1. An automatic soap dispenser comprising:

a) a base;

b) a first housing pivotally connected to the base for movement between an open position and a closed position, the first housing defining an enclosed space with the base when in the closed position;

c) latching means for detachably securing the first housing to the base in the closed position;

d) a second housing mounted to the base and disposed within the enclosed space, the second housing including separate first and second chambers, each chamber further including a cover for opening and closing the chamber, a concave guide tube formed in a front wall of the second housing, and a hole formed in the guide tube;

e) a driver device and an infrared sensing device disposed in the first chamber, the driver device including a motor, a gear assembly including a speed reducing gear driven by the motor and an elongate member driven by the gear assembly for reciprocating movement towards and away from the hole in the guide tube, the elongate member including an elongate hole and a toothed section formed on a bottom wall of the elongate hole for engagement by said gear of the gear assembly, and the infrared sensing device for operating the motor upon sensing the presence of a hand below the dispenser;

f) an electric power supply disposed in the second chamber for energizing the motor; and

g) a soap storage bag supported on the second housing and disposed within the enclosed space, the storage bag including a downwardly extending feeding tube disposed within the concave guide tube for dispensing soap upon engagement of the tube by the elongate member during the reciprocating movement thereof.

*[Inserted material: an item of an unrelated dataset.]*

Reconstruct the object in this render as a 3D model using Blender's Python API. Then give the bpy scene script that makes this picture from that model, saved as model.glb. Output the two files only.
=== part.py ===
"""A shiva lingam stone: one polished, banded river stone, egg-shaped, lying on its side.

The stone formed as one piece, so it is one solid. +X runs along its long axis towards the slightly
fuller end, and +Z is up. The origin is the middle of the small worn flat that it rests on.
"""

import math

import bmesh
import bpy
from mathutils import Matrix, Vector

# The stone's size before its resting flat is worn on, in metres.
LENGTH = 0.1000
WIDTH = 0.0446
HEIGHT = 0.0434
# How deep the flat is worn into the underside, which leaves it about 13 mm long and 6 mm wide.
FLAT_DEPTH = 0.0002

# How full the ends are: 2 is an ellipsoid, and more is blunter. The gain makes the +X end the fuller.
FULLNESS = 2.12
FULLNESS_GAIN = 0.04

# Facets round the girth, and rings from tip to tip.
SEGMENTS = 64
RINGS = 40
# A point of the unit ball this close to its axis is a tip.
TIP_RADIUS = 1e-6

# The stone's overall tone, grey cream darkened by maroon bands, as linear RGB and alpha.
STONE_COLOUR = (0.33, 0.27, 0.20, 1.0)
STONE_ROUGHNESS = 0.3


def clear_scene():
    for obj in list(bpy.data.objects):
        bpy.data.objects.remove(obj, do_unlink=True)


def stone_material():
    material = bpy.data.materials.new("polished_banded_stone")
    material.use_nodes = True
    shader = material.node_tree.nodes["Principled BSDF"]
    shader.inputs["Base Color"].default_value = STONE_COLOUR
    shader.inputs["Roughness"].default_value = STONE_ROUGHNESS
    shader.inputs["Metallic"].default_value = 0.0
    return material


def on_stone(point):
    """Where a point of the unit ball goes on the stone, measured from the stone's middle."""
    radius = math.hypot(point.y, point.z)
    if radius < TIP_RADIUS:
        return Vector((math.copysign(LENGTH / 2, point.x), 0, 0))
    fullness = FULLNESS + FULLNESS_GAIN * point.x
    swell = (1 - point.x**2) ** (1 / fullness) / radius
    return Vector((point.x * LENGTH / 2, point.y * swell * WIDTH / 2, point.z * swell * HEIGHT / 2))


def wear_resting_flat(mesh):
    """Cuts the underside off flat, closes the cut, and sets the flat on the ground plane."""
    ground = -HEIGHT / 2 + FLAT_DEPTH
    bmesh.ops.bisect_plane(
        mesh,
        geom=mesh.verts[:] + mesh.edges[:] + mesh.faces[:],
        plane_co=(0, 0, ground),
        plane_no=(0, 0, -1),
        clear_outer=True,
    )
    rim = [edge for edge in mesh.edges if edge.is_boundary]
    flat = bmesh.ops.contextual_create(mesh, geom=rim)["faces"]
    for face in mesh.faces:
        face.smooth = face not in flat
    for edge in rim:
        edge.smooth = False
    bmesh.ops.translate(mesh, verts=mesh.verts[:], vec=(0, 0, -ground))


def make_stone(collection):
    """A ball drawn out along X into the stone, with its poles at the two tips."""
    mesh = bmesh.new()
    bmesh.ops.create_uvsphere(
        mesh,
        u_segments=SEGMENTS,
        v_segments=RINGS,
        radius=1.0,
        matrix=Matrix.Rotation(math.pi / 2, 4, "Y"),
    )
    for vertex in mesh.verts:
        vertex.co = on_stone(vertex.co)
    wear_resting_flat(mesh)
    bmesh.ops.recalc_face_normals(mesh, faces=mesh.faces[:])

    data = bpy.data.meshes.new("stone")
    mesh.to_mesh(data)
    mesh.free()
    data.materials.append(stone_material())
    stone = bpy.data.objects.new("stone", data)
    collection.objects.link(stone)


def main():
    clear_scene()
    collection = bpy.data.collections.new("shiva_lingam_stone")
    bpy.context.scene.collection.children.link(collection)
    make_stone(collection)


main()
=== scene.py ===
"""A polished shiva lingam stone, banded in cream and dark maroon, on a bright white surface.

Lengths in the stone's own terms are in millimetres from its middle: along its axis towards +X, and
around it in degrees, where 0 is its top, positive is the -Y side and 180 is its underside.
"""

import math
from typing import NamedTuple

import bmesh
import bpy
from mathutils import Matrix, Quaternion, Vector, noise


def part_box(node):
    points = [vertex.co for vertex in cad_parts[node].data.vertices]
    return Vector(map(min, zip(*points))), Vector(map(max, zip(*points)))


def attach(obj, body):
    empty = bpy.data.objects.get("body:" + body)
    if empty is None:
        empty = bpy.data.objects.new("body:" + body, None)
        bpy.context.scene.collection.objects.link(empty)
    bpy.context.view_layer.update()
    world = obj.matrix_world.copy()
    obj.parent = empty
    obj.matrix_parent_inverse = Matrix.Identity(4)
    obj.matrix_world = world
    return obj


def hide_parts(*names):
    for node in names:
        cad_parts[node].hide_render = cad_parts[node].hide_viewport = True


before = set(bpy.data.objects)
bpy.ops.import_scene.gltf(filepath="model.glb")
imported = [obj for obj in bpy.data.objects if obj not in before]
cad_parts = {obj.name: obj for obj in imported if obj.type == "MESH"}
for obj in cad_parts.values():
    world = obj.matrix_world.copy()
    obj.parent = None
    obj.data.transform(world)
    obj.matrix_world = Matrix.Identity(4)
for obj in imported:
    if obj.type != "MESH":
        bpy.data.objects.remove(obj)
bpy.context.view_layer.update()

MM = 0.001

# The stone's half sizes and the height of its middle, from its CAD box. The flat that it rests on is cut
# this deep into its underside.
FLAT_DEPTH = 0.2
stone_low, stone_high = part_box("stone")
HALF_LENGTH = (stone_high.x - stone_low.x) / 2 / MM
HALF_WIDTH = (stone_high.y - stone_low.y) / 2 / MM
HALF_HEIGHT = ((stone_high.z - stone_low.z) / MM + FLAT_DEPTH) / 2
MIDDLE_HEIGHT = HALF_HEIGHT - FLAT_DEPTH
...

2. The soap dispenser of claim 1 wherein the first housing includes an inner front wall and a blocking plate carried by the inner front wall and for engaging an outer surface of the feeding tube.

3. The soap dispenser of claim 1 wherein the first housing includes an inner front wall, a post mounted on the inner front wall, and the infrared sensing device includes a microswitch engageable by the post when the first housing is in the closed position for activating the infrared sensing device.